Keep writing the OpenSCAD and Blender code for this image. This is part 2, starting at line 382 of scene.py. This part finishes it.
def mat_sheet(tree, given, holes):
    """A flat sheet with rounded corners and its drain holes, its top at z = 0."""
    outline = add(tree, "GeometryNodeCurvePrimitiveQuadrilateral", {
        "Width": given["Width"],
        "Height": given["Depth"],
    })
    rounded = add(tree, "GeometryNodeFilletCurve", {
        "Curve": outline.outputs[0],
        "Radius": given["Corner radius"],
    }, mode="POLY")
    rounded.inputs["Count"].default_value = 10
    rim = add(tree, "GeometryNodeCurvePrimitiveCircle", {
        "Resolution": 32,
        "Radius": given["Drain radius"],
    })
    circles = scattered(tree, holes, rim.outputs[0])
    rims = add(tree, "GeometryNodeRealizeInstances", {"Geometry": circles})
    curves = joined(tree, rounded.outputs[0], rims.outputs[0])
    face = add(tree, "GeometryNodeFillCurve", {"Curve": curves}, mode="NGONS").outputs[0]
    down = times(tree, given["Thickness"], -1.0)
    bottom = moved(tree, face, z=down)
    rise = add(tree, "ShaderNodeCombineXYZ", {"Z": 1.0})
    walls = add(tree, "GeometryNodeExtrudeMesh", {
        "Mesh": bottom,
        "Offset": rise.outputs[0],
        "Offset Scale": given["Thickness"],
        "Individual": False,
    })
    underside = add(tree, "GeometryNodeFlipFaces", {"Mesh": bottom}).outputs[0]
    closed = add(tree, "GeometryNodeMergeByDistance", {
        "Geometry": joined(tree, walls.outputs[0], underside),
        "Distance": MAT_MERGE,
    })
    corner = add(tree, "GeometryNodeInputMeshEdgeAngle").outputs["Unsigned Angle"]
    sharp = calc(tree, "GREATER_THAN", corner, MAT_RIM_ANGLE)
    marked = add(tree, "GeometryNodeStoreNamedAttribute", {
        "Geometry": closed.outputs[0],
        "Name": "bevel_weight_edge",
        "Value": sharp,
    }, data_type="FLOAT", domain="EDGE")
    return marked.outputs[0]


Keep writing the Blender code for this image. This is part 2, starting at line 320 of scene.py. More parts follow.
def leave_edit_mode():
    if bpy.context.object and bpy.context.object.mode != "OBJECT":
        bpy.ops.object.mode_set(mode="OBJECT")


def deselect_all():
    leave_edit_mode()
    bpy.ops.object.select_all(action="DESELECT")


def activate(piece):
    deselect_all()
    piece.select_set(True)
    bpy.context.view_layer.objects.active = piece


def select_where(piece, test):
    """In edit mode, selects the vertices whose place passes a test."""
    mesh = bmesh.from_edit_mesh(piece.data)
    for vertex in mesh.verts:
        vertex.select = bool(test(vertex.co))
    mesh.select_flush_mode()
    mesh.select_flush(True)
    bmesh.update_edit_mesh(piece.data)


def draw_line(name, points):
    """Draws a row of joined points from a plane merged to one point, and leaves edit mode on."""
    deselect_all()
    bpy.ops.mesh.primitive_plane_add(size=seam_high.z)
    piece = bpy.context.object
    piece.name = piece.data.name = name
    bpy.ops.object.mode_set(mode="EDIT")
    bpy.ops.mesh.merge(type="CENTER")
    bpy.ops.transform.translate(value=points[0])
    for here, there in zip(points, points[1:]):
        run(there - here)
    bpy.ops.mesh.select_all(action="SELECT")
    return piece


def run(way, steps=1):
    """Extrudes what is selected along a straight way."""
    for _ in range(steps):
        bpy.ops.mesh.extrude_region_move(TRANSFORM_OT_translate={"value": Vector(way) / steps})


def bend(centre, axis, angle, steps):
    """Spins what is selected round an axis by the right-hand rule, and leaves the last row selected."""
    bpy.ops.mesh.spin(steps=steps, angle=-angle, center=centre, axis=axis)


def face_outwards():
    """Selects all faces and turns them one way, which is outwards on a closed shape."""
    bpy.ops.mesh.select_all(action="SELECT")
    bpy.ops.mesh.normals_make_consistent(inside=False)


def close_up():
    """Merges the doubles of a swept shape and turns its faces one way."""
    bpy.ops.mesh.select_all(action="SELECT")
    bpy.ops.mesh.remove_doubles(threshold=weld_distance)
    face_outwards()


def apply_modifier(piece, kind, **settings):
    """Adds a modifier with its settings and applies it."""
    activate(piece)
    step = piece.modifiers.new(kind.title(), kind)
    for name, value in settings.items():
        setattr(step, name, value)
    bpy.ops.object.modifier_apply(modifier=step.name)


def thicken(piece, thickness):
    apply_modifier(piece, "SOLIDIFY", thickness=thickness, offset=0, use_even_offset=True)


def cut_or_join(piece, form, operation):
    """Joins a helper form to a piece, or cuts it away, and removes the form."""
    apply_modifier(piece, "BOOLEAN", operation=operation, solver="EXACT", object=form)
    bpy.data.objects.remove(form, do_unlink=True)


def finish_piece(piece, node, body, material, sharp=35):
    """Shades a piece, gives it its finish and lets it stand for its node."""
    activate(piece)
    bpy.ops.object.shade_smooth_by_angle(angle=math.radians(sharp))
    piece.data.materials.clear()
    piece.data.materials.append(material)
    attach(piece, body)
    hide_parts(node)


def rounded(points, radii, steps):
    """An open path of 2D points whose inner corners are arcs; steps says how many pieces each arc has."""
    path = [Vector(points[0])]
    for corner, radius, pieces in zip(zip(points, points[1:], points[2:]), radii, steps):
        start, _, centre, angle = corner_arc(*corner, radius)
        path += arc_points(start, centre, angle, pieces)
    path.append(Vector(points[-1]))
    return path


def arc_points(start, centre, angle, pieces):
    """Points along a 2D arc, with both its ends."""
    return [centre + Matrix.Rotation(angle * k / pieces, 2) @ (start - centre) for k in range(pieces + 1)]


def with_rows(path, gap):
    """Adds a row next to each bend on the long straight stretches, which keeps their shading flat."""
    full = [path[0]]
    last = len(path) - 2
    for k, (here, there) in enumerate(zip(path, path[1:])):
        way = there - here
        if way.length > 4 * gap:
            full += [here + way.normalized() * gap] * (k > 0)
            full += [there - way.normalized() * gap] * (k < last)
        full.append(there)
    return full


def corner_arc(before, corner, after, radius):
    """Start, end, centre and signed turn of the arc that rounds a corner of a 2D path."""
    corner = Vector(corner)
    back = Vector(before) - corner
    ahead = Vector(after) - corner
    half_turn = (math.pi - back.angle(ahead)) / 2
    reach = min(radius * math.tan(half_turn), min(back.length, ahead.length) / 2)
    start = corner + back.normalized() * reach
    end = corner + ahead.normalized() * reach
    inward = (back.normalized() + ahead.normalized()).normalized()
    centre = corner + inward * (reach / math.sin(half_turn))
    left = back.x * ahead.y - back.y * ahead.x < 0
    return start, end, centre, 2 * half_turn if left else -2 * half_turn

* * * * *

The records above are to be copied in full, exactly as written.

Keep writing the OpenSCAD and Blender code for this image. This is part 2, starting at line 382 of scene.py. This part finishes it.
def mat_sheet(tree, given, holes):
    """A flat sheet with rounded corners and its drain holes, its top at z = 0."""
    outline = add(tree, "GeometryNodeCurvePrimitiveQuadrilateral", {
        "Width": given["Width"],
        "Height": given["Depth"],
    })
    rounded = add(tree, "GeometryNodeFilletCurve", {
        "Curve": outline.outputs[0],
        "Radius": given["Corner radius"],
    }, mode="POLY")
    rounded.inputs["Count"].default_value = 10
    rim = add(tree, "GeometryNodeCurvePrimitiveCircle", {
        "Resolution": 32,
        "Radius": given["Drain radius"],
    })
    circles = scattered(tree, holes, rim.outputs[0])
    rims = add(tree, "GeometryNodeRealizeInstances", {"Geometry": circles})
    curves = joined(tree, rounded.outputs[0], rims.outputs[0])
    face = add(tree, "GeometryNodeFillCurve", {"Curve": curves}, mode="NGONS").outputs[0]
    down = times(tree, given["Thickness"], -1.0)
    bottom = moved(tree, face, z=down)
    rise = add(tree, "ShaderNodeCombineXYZ", {"Z": 1.0})
    walls = add(tree, "GeometryNodeExtrudeMesh", {
        "Mesh": bottom,
        "Offset": rise.outputs[0],
        "Offset Scale": given["Thickness"],
        "Individual": False,
    })
    underside = add(tree, "GeometryNodeFlipFaces", {"Mesh": bottom}).outputs[0]
    closed = add(tree, "GeometryNodeMergeByDistance", {
        "Geometry": joined(tree, walls.outputs[0], underside),
        "Distance": MAT_MERGE,
    })
    corner = add(tree, "GeometryNodeInputMeshEdgeAngle").outputs["Unsigned Angle"]
    sharp = calc(tree, "GREATER_THAN", corner, MAT_RIM_ANGLE)
    marked = add(tree, "GeometryNodeStoreNamedAttribute", {
        "Geometry": closed.outputs[0],
        "Name": "bevel_weight_edge",
        "Value": sharp,
    }, data_type="FLOAT", domain="EDGE")
    return marked.outputs[0]


Keep writing the Blender code for this image. This is part 2, starting at line 320 of scene.py. More parts follow.
def leave_edit_mode():
    if bpy.context.object and bpy.context.object.mode != "OBJECT":
        bpy.ops.object.mode_set(mode="OBJECT")


def deselect_all():
    leave_edit_mode()
    bpy.ops.object.select_all(action="DESELECT")


def activate(piece):
    deselect_all()
    piece.select_set(True)
    bpy.context.view_layer.objects.active = piece


def select_where(piece, test):
    """In edit mode, selects the vertices whose place passes a test."""
    mesh = bmesh.from_edit_mesh(piece.data)
    for vertex in mesh.verts:
        vertex.select = bool(test(vertex.co))
    mesh.select_flush_mode()
    mesh.select_flush(True)
    bmesh.update_edit_mesh(piece.data)


def draw_line(name, points):
    """Draws a row of joined points from a plane merged to one point, and leaves edit mode on."""
    deselect_all()
    bpy.ops.mesh.primitive_plane_add(size=seam_high.z)
    piece = bpy.context.object
    piece.name = piece.data.name = name
    bpy.ops.object.mode_set(mode="EDIT")
    bpy.ops.mesh.merge(type="CENTER")
    bpy.ops.transform.translate(value=points[0])
    for here, there in zip(points, points[1:]):
        run(there - here)
    bpy.ops.mesh.select_all(action="SELECT")
    return piece


def run(way, steps=1):
    """Extrudes what is selected along a straight way."""
    for _ in range(steps):
        bpy.ops.mesh.extrude_region_move(TRANSFORM_OT_translate={"value": Vector(way) / steps})


def bend(centre, axis, angle, steps):
    """Spins what is selected round an axis by the right-hand rule, and leaves the last row selected."""
    bpy.ops.mesh.spin(steps=steps, angle=-angle, center=centre, axis=axis)


def face_outwards():
    """Selects all faces and turns them one way, which is outwards on a closed shape."""
    bpy.ops.mesh.select_all(action="SELECT")
    bpy.ops.mesh.normals_make_consistent(inside=False)


def close_up():
    """Merges the doubles of a swept shape and turns its faces one way."""
    bpy.ops.mesh.select_all(action="SELECT")
    bpy.ops.mesh.remove_doubles(threshold=weld_distance)
    face_outwards()


def apply_modifier(piece, kind, **settings):
    """Adds a modifier with its settings and applies it."""
    activate(piece)
    step = piece.modifiers.new(kind.title(), kind)
    for name, value in settings.items():
        setattr(step, name, value)
    bpy.ops.object.modifier_apply(modifier=step.name)


def thicken(piece, thickness):
    apply_modifier(piece, "SOLIDIFY", thickness=thickness, offset=0, use_even_offset=True)


def cut_or_join(piece, form, operation):
    """Joins a helper form to a piece, or cuts it away, and removes the form."""
    apply_modifier(piece, "BOOLEAN", operation=operation, solver="EXACT", object=form)
    bpy.data.objects.remove(form, do_unlink=True)


def finish_piece(piece, node, body, material, sharp=35):
    """Shades a piece, gives it its finish and lets it stand for its node."""
    activate(piece)
    bpy.ops.object.shade_smooth_by_angle(angle=math.radians(sharp))
    piece.data.materials.clear()
    piece.data.materials.append(material)
    attach(piece, body)
    hide_parts(node)


def rounded(points, radii, steps):
    """An open path of 2D points whose inner corners are arcs; steps says how many pieces each arc has."""
    path = [Vector(points[0])]
    for corner, radius, pieces in zip(zip(points, points[1:], points[2:]), radii, steps):
        start, _, centre, angle = corner_arc(*corner, radius)
        path += arc_points(start, centre, angle, pieces)
    path.append(Vector(points[-1]))
    return path


def arc_points(start, centre, angle, pieces):
    """Points along a 2D arc, with both its ends."""
    return [centre + Matrix.Rotation(angle * k / pieces, 2) @ (start - centre) for k in range(pieces + 1)]


def with_rows(path, gap):
    """Adds a row next to each bend on the long straight stretches, which keeps their shading flat."""
    full = [path[0]]
    last = len(path) - 2
    for k, (here, there) in enumerate(zip(path, path[1:])):
        way = there - here
        if way.length > 4 * gap:
            full += [here + way.normalized() * gap] * (k > 0)
            full += [there - way.normalized() * gap] * (k < last)
        full.append(there)
    return full


def corner_arc(before, corner, after, radius):
    """Start, end, centre and signed turn of the arc that rounds a corner of a 2D path."""
    corner = Vector(corner)
    back = Vector(before) - corner
    ahead = Vector(after) - corner
    half_turn = (math.pi - back.angle(ahead)) / 2
    reach = min(radius * math.tan(half_turn), min(back.length, ahead.length) / 2)
    start = corner + back.normalized() * reach
    end = corner + ahead.normalized() * reach
    inward = (back.normalized() + ahead.normalized()).normalized()
    centre = corner + inward * (reach / math.sin(half_turn))
    left = back.x * ahead.y - back.y * ahead.x < 0
    return start, end, centre, 2 * half_turn if left else -2 * half_turn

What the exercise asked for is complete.